Der Betriebsratschef war in den vergangenen Monaten ein gefragter Mann. Er wurde mit Fragen geradezu bombardiert. „Keiner hat genau gewusst, was eine Insolvenz überhaupt bedeutet.“ Die Existenzängste der Mitarbeiter waren groß. „Die ersten drei Monate waren von Angst geprägt“, erzählt Hengl von der Zeit nach Bekanntwerden der Petroplus-Pleite. Diese Zeiten sind vorbei. Jetzt herrscht auf dem Werksgelände geradezu Euphorie.

„Endlich geht’s los“, sagt Laborleiter Helmut Zellner. Gerade zum Schluss zu, meint er, war die Unsicherheit „schon irgendwie nervig“. Seit im Mai bekannt wurde, dass die Gunvor-Gruppe die Raffinerie übernehmen wird, gab es Spekulationen, „wann geht’s los“. Denn nach der Insolvenz lief die Anlage nur im Warmhaltebetrieb – nicht zuletzt wegen der Fernwärme, ein Punkt, der künftig noch intensiviert werden soll. „Schön, dass sie wieder angefahren wird“, meint der Laborant Georg Karl aus Schrobenhausen. Die Zeit des Wartens, sagt er, „war eine schwierige Zeit“.

Aus und vorbei. „Die Stimmung ist gut“, findet Benjamin Heller, der seit vier Jahren in der Destillation tätig ist. „Alle sind positiv gestimmt und freuen sich.“ Die Zeit, in der auch er Angst um seinen Job hatte, ist vergessen. Alle Mitarbeiter – in der Ingolstädter Raffinerie und der Marketinggesellschaft, die für den Verkauf des Heizöls zuständig ist, sind das 400 – wurden übernommen. Es werden sogar zusätzlich 30 Beschäftigte eingestellt. Die einzigen Verlierer sind einige Mitarbeiter in Altersteilzeit. Was die aktive Altersteilzeit anbelangt, liefen laut Hengl jedoch noch Verhandlungen.

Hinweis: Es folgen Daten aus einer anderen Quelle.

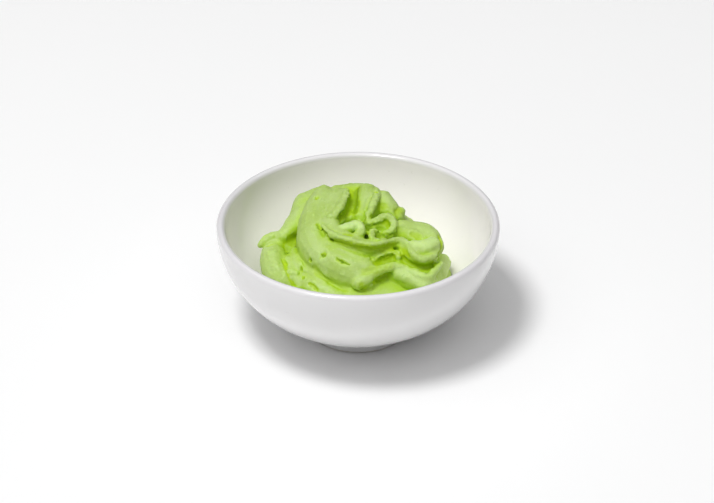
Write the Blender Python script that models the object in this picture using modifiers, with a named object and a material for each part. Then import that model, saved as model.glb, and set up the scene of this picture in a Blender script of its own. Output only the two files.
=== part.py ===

„Die Jungs scharren mit den Hufen. Die wollen jetzt loslegen“, sagt Produktionsleiter Uwe Bernhard. Doch eine Raffinerie, nachdem sie nur teilweise im Warmhaltebetrieb gefahren wurde, lässt sich nicht auf Knopfdruck einschalten. Bis sie nach und nach hochgefahren wird, vergehen gut zwei Wochen. Zunächst, so Bernhard, werde die Anlage langsam aufgewärmt. „Das muss man sich vorstellen wie bei einem Rohbau.“ Da müsse auch erst das Wasser mittels Heizlüfter aus der Wand gezogen werden. So müssen auch die Anlagenteile einer Raffinerie erst geleert und mit Kohlenwasserstoff gefüllt werden, bevor die Destillation in Gang gebracht wird.

Beim Anfahren wird auch öfter die Fackel zu sehen sein. Hier werden überschüssige Gase gezielt verbrannt. Wenn dies der Fall ist, leuchtet im Kontrollzentrum ein Lämpchen. Im Herzen der Anlage kann jeder Vorgang in der Raffinerie verfolgt werden. Ein Meer von großen und kleinen Bildschirmen sowie unterschiedlich farbige Knöpfe zeigen jeden einzelnen Prozessparameter an.

Das erste Rohöl aus Triest ist bereits unterwegs. Wenn die Anlage komplett läuft, werden die Mitarbeiter der Raffinerie – allen voran Betriebsratschef Hengl – endlich feiern.